§ SHORT TASK:
Return, exactly as written, the lines from the one containing "doc.recompute()" through the one containing "obj.parent = empty", with both ends included.

>> begin INFORMATION SUPPLIED

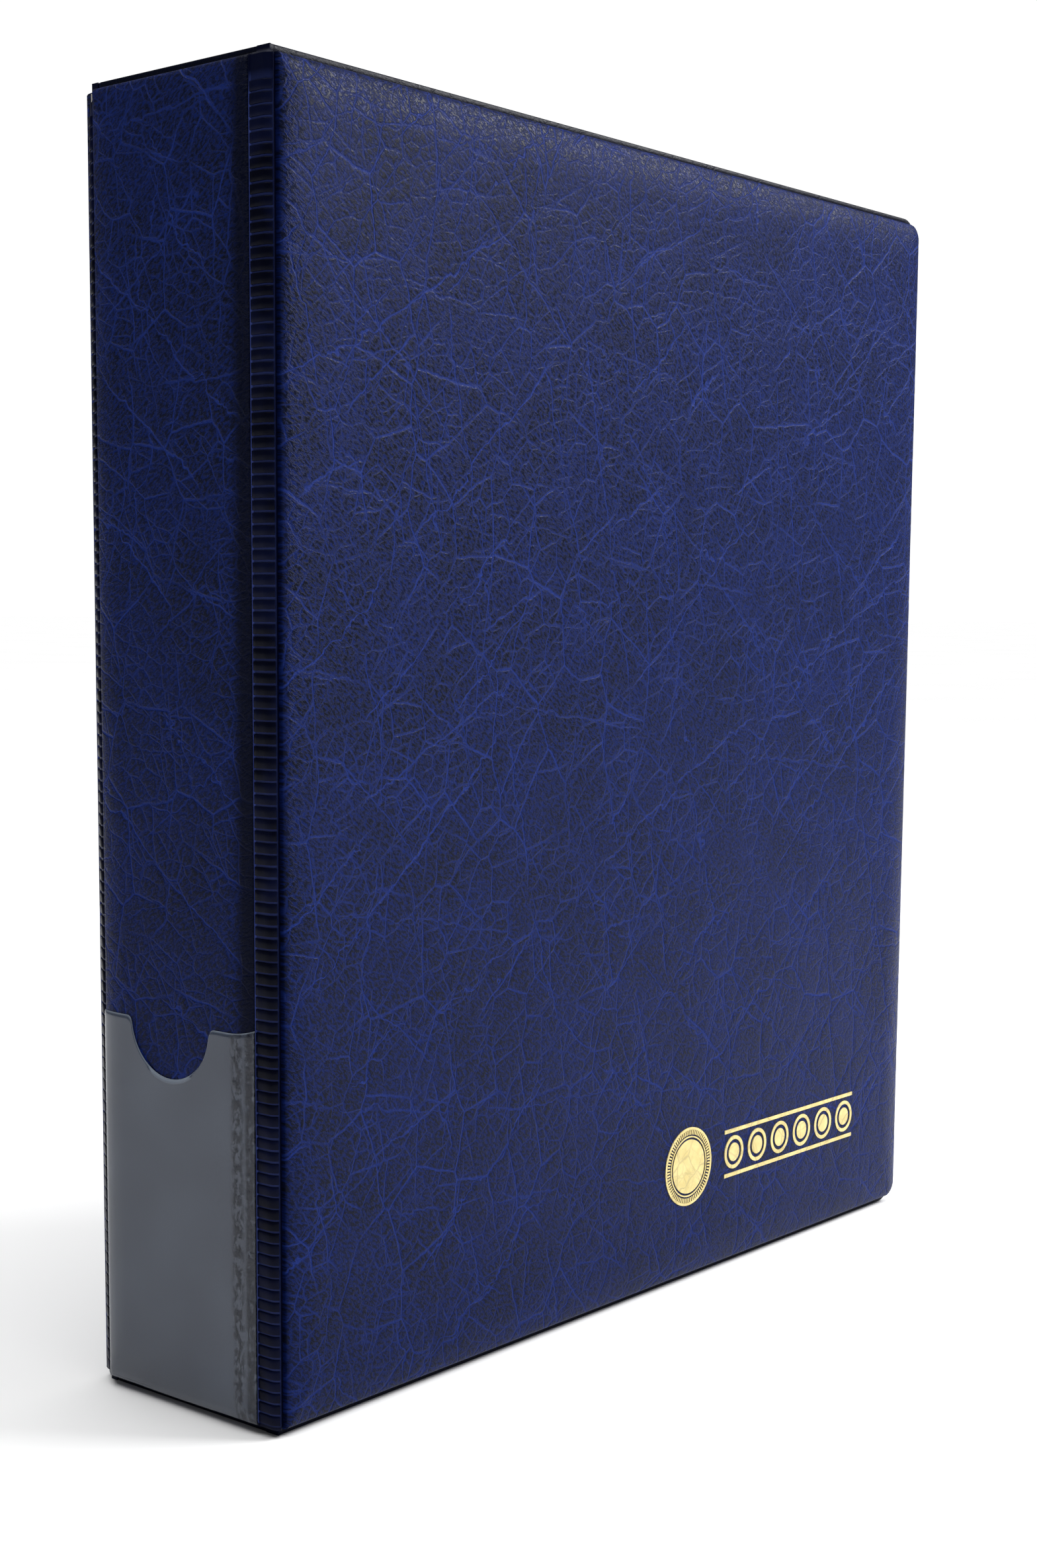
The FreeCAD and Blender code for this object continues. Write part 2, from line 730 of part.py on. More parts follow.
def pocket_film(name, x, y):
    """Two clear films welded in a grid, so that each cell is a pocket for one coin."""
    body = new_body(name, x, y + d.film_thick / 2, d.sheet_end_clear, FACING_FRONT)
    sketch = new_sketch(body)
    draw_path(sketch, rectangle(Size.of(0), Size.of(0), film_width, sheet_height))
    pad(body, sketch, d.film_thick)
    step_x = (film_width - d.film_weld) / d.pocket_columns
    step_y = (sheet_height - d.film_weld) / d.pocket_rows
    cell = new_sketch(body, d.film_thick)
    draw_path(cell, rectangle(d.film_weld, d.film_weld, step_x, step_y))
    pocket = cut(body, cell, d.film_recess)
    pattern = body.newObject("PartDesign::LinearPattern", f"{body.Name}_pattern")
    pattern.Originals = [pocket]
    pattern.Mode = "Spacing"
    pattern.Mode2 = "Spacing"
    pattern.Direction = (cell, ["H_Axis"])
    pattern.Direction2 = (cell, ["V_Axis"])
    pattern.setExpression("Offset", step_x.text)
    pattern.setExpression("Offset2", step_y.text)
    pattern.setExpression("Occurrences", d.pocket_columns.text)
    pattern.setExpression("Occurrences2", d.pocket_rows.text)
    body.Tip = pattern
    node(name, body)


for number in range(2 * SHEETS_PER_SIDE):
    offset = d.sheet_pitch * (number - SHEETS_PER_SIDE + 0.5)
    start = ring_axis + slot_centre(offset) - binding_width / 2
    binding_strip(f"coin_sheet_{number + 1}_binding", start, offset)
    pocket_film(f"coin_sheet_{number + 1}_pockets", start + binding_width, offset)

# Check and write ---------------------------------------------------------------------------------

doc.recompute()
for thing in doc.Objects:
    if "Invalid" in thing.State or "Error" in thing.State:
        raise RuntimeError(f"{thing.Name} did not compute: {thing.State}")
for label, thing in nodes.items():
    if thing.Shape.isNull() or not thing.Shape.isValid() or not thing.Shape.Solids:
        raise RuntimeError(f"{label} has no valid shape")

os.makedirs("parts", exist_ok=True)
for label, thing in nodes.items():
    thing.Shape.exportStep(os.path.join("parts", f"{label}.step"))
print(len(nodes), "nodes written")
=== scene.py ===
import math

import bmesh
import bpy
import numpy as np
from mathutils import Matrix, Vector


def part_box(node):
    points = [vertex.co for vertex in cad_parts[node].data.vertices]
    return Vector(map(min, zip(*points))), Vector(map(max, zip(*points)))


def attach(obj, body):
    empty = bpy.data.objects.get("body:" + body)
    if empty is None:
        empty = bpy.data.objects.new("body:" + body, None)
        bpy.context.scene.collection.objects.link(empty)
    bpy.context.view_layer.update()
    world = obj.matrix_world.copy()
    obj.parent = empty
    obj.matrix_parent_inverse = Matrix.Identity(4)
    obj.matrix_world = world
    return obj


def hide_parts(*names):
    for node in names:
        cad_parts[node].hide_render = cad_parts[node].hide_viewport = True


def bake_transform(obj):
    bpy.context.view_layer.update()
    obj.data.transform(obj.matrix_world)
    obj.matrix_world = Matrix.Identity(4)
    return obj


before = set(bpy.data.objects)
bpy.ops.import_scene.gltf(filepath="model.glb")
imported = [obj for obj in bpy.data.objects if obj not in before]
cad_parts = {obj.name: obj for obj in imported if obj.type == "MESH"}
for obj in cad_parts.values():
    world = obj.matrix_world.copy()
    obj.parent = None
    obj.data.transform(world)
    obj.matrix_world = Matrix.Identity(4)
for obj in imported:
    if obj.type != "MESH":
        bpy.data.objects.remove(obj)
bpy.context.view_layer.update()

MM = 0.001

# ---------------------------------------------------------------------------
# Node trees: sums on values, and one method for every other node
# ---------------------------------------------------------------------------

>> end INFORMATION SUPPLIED

§ RESULT OF THIS TASK:
doc.recompute()
for thing in doc.Objects:
    if "Invalid" in thing.State or "Error" in thing.State:
        raise RuntimeError(f"{thing.Name} did not compute: {thing.State}")
for label, thing in nodes.items():
    if thing.Shape.isNull() or not thing.Shape.isValid() or not thing.Shape.Solids:
        raise RuntimeError(f"{label} has no valid shape")

os.makedirs("parts", exist_ok=True)
for label, thing in nodes.items():
    thing.Shape.exportStep(os.path.join("parts", f"{label}.step"))
print(len(nodes), "nodes written")
=== scene.py ===
import math

import bmesh
import bpy
import numpy as np
from mathutils import Matrix, Vector


def part_box(node):
    points = [vertex.co for vertex in cad_parts[node].data.vertices]
    return Vector(map(min, zip(*points))), Vector(map(max, zip(*points)))


def attach(obj, body):
    empty = bpy.data.objects.get("body:" + body)
    if empty is None:
        empty = bpy.data.objects.new("body:" + body, None)
        bpy.context.scene.collection.objects.link(empty)
    bpy.context.view_layer.update()
    world = obj.matrix_world.copy()
    obj.parent = empty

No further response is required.